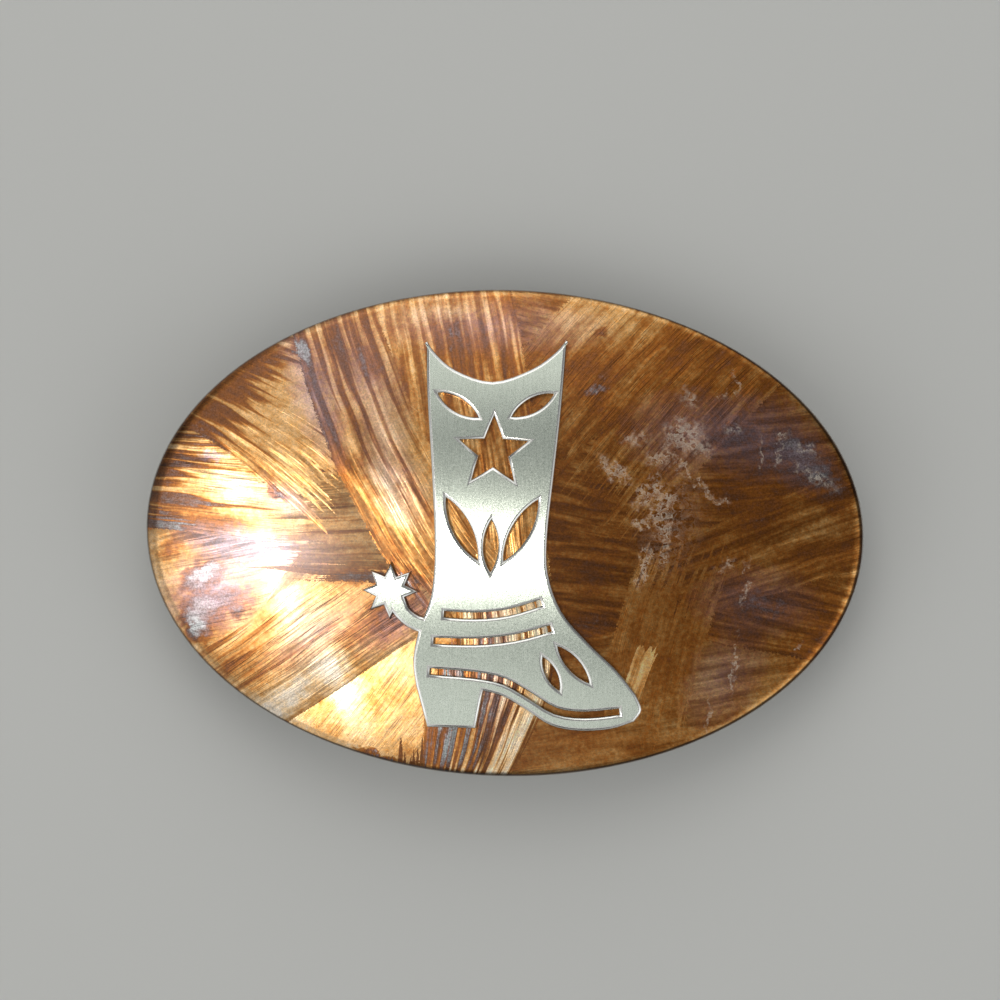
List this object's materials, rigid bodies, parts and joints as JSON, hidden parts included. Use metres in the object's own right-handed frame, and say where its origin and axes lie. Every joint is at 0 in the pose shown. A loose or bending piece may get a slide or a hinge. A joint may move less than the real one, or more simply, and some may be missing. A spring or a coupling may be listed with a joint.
{
  "type": "rodeo belt buckle",
  "caption": "Domed oval rodeo belt buckle in heat-tinted steel with a silver boot-and-spur overlay, and a wire belt loop and a leaning post on its back.",
  "frame": {"origin": "under the middle of the oval, on the level that the loop's bar and the post's tip stand on", "axes": "+X along the plate towards the belt loop, +Y across the plate towards the top of the boot, +Z out of the face"},
  "size_m": [0.0889, 0.0602, 0.0136],
  "materials": {
    "tinted_steel": "hand ground and heat tinted, bronze, gold and violet",
    "satin_silver": "satin nickel silver with a polished bevel",
    "nickel_plate": "nickel plated"
  },
  "bodies": {
    "root": {"face_plate": "tinted_steel", "boot_overlay": "satin_silver", "belt_loop": "nickel_plate", "belt_post": "nickel_plate"}
  },
  "joints": []
}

*-*-*

Please output the entire listing exactly as it stands.

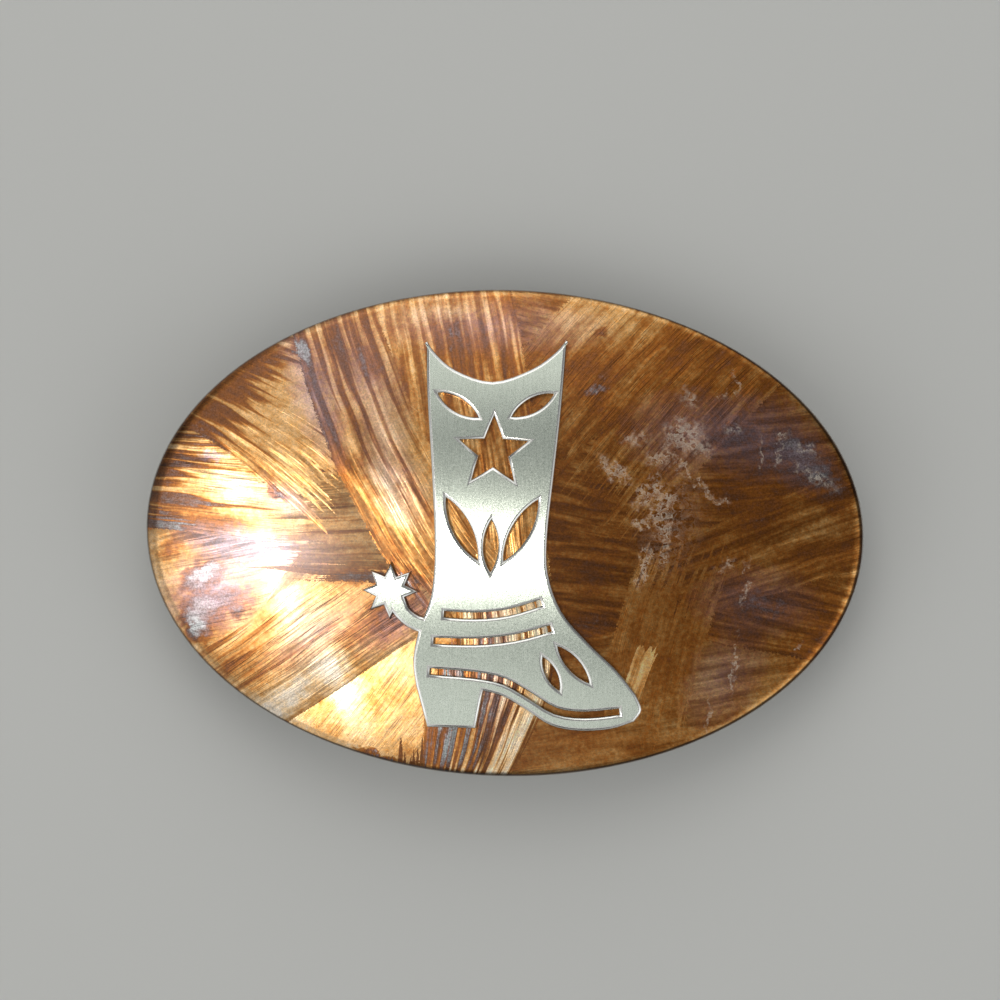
List this object's materials, rigid bodies, parts and joints as JSON, hidden parts included. Use metres in the object's own right-handed frame, and say where its origin and axes lie. Every joint is at 0 in the pose shown. A loose or bending piece may get a slide or a hinge. A joint may move less than the real one, or more simply, and some may be missing. A spring or a coupling may be listed with a joint.
{
  "type": "rodeo belt buckle",
  "caption": "Domed oval rodeo belt buckle in heat-tinted steel with a silver boot-and-spur overlay, and a wire belt loop and a leaning post on its back.",
  "frame": {"origin": "under the middle of the oval, on the level that the loop's bar and the post's tip stand on", "axes": "+X along the plate towards the belt loop, +Y across the plate towards the top of the boot, +Z out of the face"},
  "size_m": [0.0889, 0.0602, 0.0136],
  "materials": {
    "tinted_steel": "hand ground and heat tinted, bronze, gold and violet",
    "satin_silver": "satin nickel silver with a polished bevel",
    "nickel_plate": "nickel plated"
  },
  "bodies": {
    "root": {"face_plate": "tinted_steel", "boot_overlay": "satin_silver", "belt_loop": "nickel_plate", "belt_post": "nickel_plate"}
  },
  "joints": []
}